Beware of Crimson Peak is an 8-minute guided tour of the Allerdale Hall set by Tom Hiddleston on the last day of production. It’s too bad that the tour isn’t one long continuous take but all the same its impressive to get an idea of how interconnected everything is on the set.
Crimson Phantoms is a 7-minute featurette on the “Ghosts” featured in the film. David Martí and Montse Ribé who were the primary designers discuss the challenges and unique design of the spirit.

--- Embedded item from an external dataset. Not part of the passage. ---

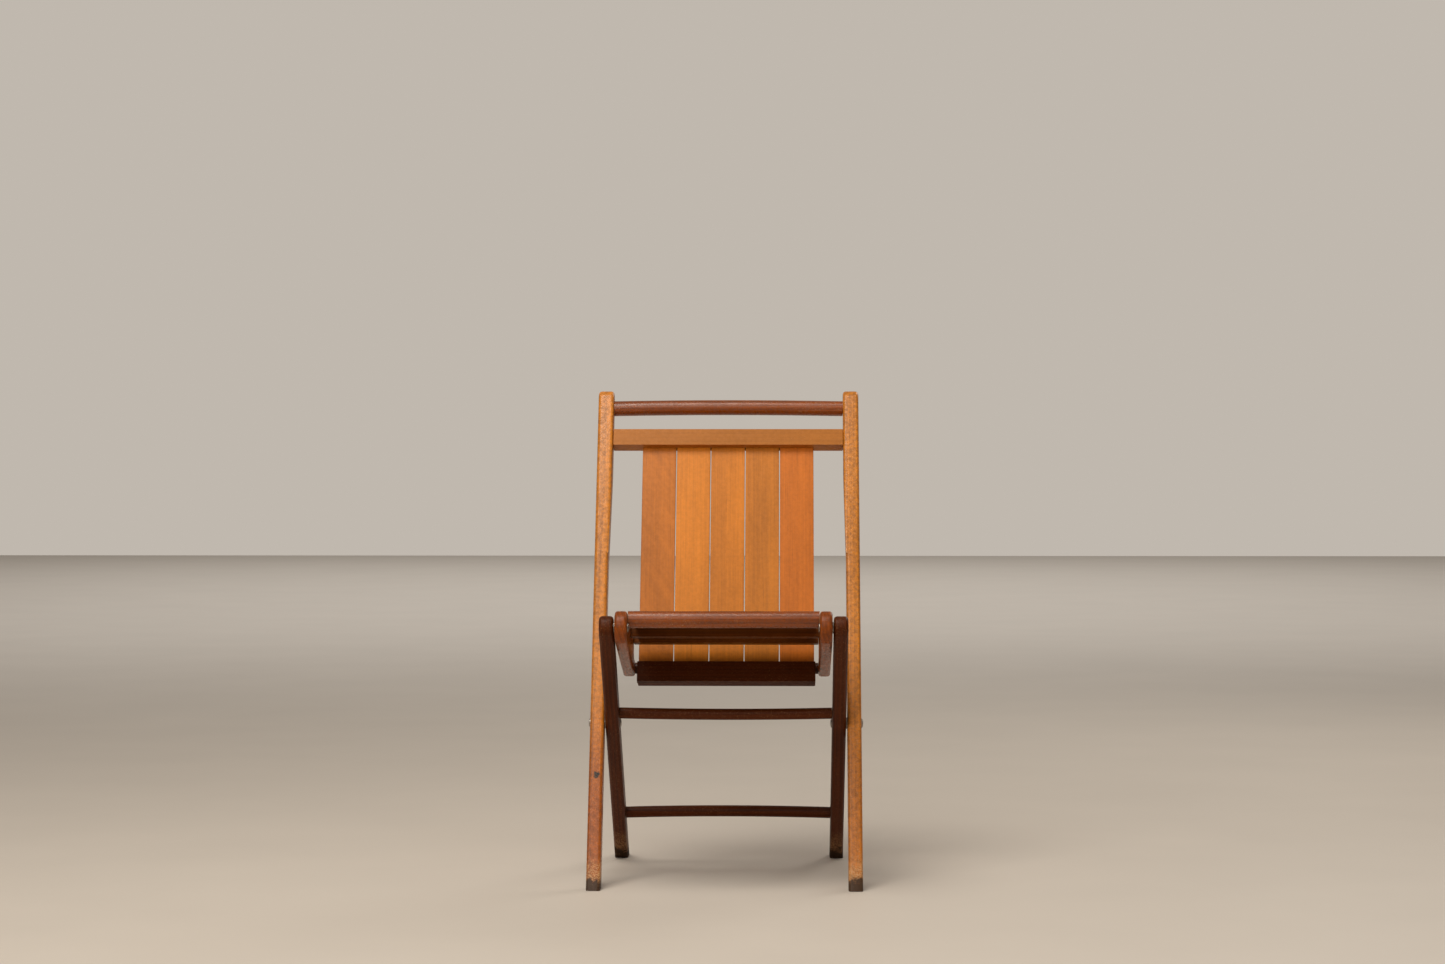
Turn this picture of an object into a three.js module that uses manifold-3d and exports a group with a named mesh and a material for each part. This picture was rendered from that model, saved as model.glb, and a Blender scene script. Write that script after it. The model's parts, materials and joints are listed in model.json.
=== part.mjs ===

Kim Newman on Crimson Peak is a 17-minute video essay where Newman discusses the Gothic Romance tradition including Hitchcock’s Rebecca, The Bronte Sisters, The Corman/Price Poe Adaptations, Mario Bava, and even how this relates to the Twilight Series and Fifty Shades of Grey.
Violence and Beauty is a 23-minute Video Essay of the work of Guillermo del Toro and how Crimson Peak, Pan’s Labrythin, The Devil’s Backbone, and The Shape of Water all take from both Fairy Tales and Gothic Romances. Here the essay shows us the subtle differences between the two using del Toro’s filmography as an example.
The deleted scenes amount to about five minutes. Judging by the polished and completed nature of the work it appears that this was last minute trims before the release. Nothing that will change opinions but interesting odds and ends no less.
Rounding out the extras are the Trailers for both Domestic (eg US) and International, TV Spots, and a Still Gallery. Both trailers lean heavily on the “supernatural” aspect of the film and less the Gothic Romance. The Still Gallery is filled with 35 production stills, unfortunately, none of the great artwork featured in the various documentaries.
The Final Thought
Crimson Peak deserves to be re-assessed by everyone that did not like it upon release. Arrow Video has made a convincing case that this may be the underrated del Toro fim we all missed. They have packed this edition to the gills with amazing content and a regraded transfer that makes this a HIGHEST POSSIBLE RECOMMENDATIONS!!!